-- TASK BRIEF --
Find and copy lines holding "attach".
━━ PROVIDED DATA ━━
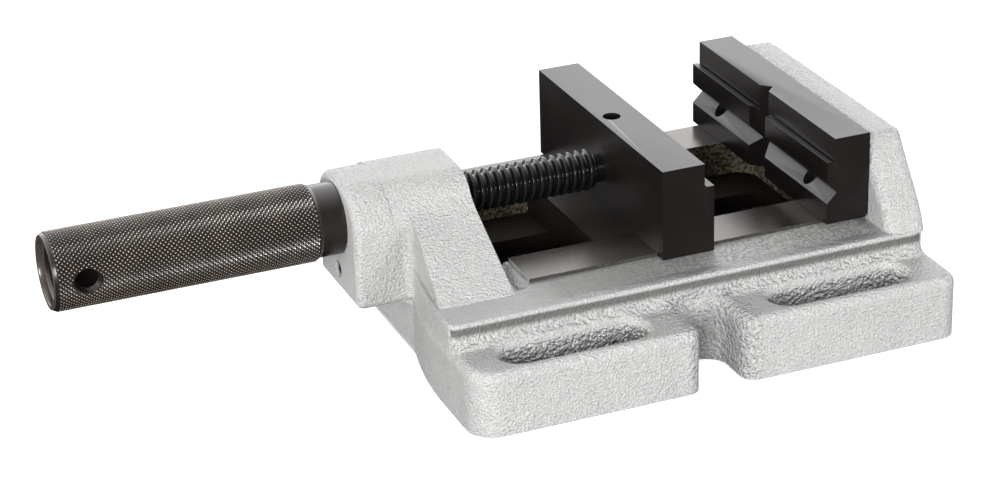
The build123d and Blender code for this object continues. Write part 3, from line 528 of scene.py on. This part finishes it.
feed(from_axis, from_axis.nodes.new("NodeGroupOutput").inputs[0], maths(from_axis, "SQRT", squares))
finish, tree, shader = new_finish("rolled_thread")
cloud, grain = add(tree, "ShaderNodeGroup", node_tree=wear).outputs[:2]
radius = add(tree, "ShaderNodeGroup", node_tree=from_axis).outputs[0]
crest = fade(tree, maths(tree, "MULTIPLY_ADD", cloud, 0.0004, radius), *RUBBED_CREST)
oiled = blend(tree, grain, OILED_DARK, OILED_LIGHT)
feed(tree, shader.inputs["Base Color"], blend(tree, crest, oiled, CREST_BLACK))
feed(tree, shader.inputs["Metallic"], maths(tree, "MULTIPLY", crest, 0.4))
feed(tree, shader.inputs["Roughness"], blend(tree, grain, 0.08, 0.17, "FLOAT"))
shader.inputs["Specular IOR Level"].default_value = 0.3
spindle.data.materials.append(finish)
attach(spindle, "slider")
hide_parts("spindle")

# Handle: a turned and blackened steel tube with a cut diamond knurl, a plain collar at the boss and a
# chamfered hole for a tommy bar. The knurl is a sheet of small pyramids round the tube, and the rest is drawn
# on from its two rims.
KNURL_FROM, KNURL_TO, KNURL_ROWS, KNURL_ROUND = -0.1925, -0.1066, 53, 51
KNURL_ROOT, KNURL_DEPTH = 0.0125, 0.00048
LATHED = ((-0.1935, 0.0120), (-0.1935, 0.0107), (-0.1931, 0.0105), (-0.1915, 0.0105), (-0.1905, 0.00925),
          (-0.11752, 0.00925), (-0.11752, 0.00952), (-0.09755, 0.00952), (-0.09755, 0.0115),
          (-0.0979, 0.0119), (-0.1055, 0.0119))
TOMMY_X, TOMMY_R, TOMMY_DEPTH, TOMMY_CHAMFER, TOMMY_FLARE = -0.1829, 0.004, 0.0236, 0.0018, 1.45
WORN_END_X, WORN_END_R, RUBBED_TIP = -0.1912, 0.0121, (0.01280, 0.01297)
KNURL_DARK, KNURL_LIGHT = (0.009, 0.007, 0.006, 1), (0.020, 0.016, 0.014, 1)
KNURL_TIPS = (0.78, 0.68, 0.58, 1)
END_DARK, END_LIGHT = (0.05, 0.043, 0.038, 1), (0.13, 0.115, 0.10, 1)


def pick(piece, kind, wanted):
    """Selects a piece's edges or faces by a test, from edit mode and back."""
    bpy.ops.mesh.select_mode(type=kind)
    bpy.ops.mesh.select_all(action="DESELECT")
    bpy.ops.object.mode_set(mode="OBJECT")
    for part in {"EDGE": piece.data.edges, "FACE": piece.data.polygons}[kind]:
        part.select = wanted(part)
    bpy.ops.object.mode_set(mode="EDIT")


def at(piece, x):
    """A test for a piece's edges that lie at one place along the axis."""
    return lambda edge: all(abs(piece.data.vertices[i].co.x - x) < 0.000005 for i in edge.vertices)


bpy.ops.mesh.primitive_circle_add(vertices=KNURL_ROUND, radius=KNURL_ROOT,
                                  location=(KNURL_FROM, AXIS_Y, AXIS_Z), rotation=(0, pi / 2, 0))
handle = bpy.context.object
handle.name = "knurled_handle"
bpy.ops.object.transform_apply(location=True, rotation=True, scale=True)
bpy.ops.object.mode_set(mode="EDIT")
bpy.ops.mesh.select_mode(type="EDGE")
bpy.ops.mesh.select_all(action="SELECT")
row_step = (KNURL_TO - KNURL_FROM) / KNURL_ROWS
for row in range(KNURL_ROWS):
    bpy.ops.mesh.extrude_edges_move(TRANSFORM_OT_translate={"value": (row_step, 0, 0)})
bpy.ops.mesh.select_all(action="SELECT")
bpy.ops.mesh.normals_make_consistent(inside=False)
bpy.ops.mesh.poke()
grid = KNURL_ROUND * (KNURL_ROWS + 1)
first_rim, last_rim = at(handle, KNURL_FROM), at(handle, KNURL_TO)
pick(handle, "EDGE", lambda edge: max(edge.vertices) < grid and not first_rim(edge) and not last_rim(edge))
bpy.ops.mesh.dissolve_edges(use_verts=False, use_face_split=False)
bpy.ops.mesh.select_mode(type="FACE")
bpy.ops.mesh.select_all(action="DESELECT")
bpy.ops.mesh.select_face_by_sides(number=4, type="EQUAL")
bpy.ops.mesh.poke(offset=KNURL_DEPTH)
pick(handle, "EDGE", first_rim)
last_x, last_r = KNURL_FROM, KNURL_ROOT
for next_x, next_r in LATHED:
    bpy.ops.mesh.extrude_edges_move(TRANSFORM_OT_translate={"value": (next_x - last_x, 0, 0)})
    growth = next_r / last_r
    bpy.ops.transform.resize(value=(1, growth, growth), center_override=(next_x, AXIS_Y, AXIS_Z))
    last_x, last_r = next_x, next_r
inner = at(handle, last_x)
pick(handle, "EDGE", lambda edge: last_rim(edge) or inner(edge))
bpy.ops.mesh.bridge_edge_loops()
bpy.ops.mesh.select_all(action="SELECT")
bpy.ops.mesh.normals_make_consistent(inside=False)
bpy.ops.object.mode_set(mode="OBJECT")
bpy.ops.mesh.primitive_cylinder_add(vertices=48, radius=TOMMY_R, depth=TOMMY_DEPTH,
                                    location=(TOMMY_X, AXIS_Y, AXIS_Z), rotation=(pi / 2, 0, 0))
drill = bpy.context.object
bpy.ops.object.transform_apply(location=True, rotation=True, scale=True)
bpy.ops.object.mode_set(mode="EDIT")
for side in (-1, 1):
    pick(drill, "FACE", lambda face: face.normal.y * side > 0.9)
    bpy.ops.mesh.extrude_region_move(TRANSFORM_OT_translate={"value": (0, side * TOMMY_CHAMFER, 0)})
    bpy.ops.transform.resize(value=(TOMMY_FLARE, 1, TOMMY_FLARE), center_override=(TOMMY_X, AXIS_Y, AXIS_Z))
bpy.ops.object.mode_set(mode="OBJECT")
carve(handle, drill, "DIFFERENCE")
bpy.ops.object.shade_smooth_by_angle(angle=radians(28))
finish, tree, shader = new_finish("knurled_black")
cloud, grain = add(tree, "ShaderNodeGroup", node_tree=wear).outputs[:2]
radius = add(tree, "ShaderNodeGroup", node_tree=from_axis).outputs[0]
tip = fade(tree, maths(tree, "MULTIPLY_ADD", cloud, 0.0001, radius), *RUBBED_TIP)
_, x, _, _ = places(tree)
worn_end = where_all(tree, maths(tree, "LESS_THAN", x, WORN_END_X),
                     maths(tree, "LESS_THAN", radius, WORN_END_R))
black = blend(tree, cloud, KNURL_DARK, KNURL_LIGHT)
black = blend(tree, worn_end, black, blend(tree, grain, END_DARK, END_LIGHT))
feed(tree, shader.inputs["Base Color"], blend(tree, tip, black, KNURL_TIPS))
rubbed_metal = maths(tree, "MULTIPLY_ADD", worn_end, 0.3, 0.1)
feed(tree, shader.inputs["Metallic"], maths(tree, "MULTIPLY_ADD", tip, 0.4, rubbed_metal))
feed(tree, shader.inputs["Roughness"], blend(tree, cloud, 0.20, 0.36, "FLOAT"))
handle.data.materials.append(finish)
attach(handle, "crank")
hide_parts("handle")

# Moving jaw: a ground and blackened steel block like the fixed one, sliding on the ways. It is tapped from
# above for the grub screw that holds the spindle's neck.
moving_jaw = own_copy("moving_jaw_block", "moving_jaw", GROUND_EDGE)
moving_jaw.data.materials.append(blackened)
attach(moving_jaw, "slider")
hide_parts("moving_jaw")
nodes["spindle_lock_screw"].material_slots[0].material = screw_black

# Guide: a milled steel block under the moving jaw, in the channel, with a tongue through the slit and a
# keeper plate below the channel's floor. Two screws hold each.
GUIDE_DARK, GUIDE_LIGHT = (0.006, 0.005, 0.004), (0.022, 0.018, 0.015)
guide_steel = worn_metal("milled_guide", GUIDE_DARK, GUIDE_LIGHT, 0.34, 0.50, 0.0, 0.08)
for name in ("guide_block", "keeper_plate"):
    nodes[name].material_slots[0].material = guide_steel
for name in ("guide_screws", "keeper_screws"):
    nodes[name].material_slots[0].material = screw_black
━━━
-- FINISHED EXERCISE --
attach(spindle, "slider")
attach(handle, "crank")
attach(moving_jaw, "slider")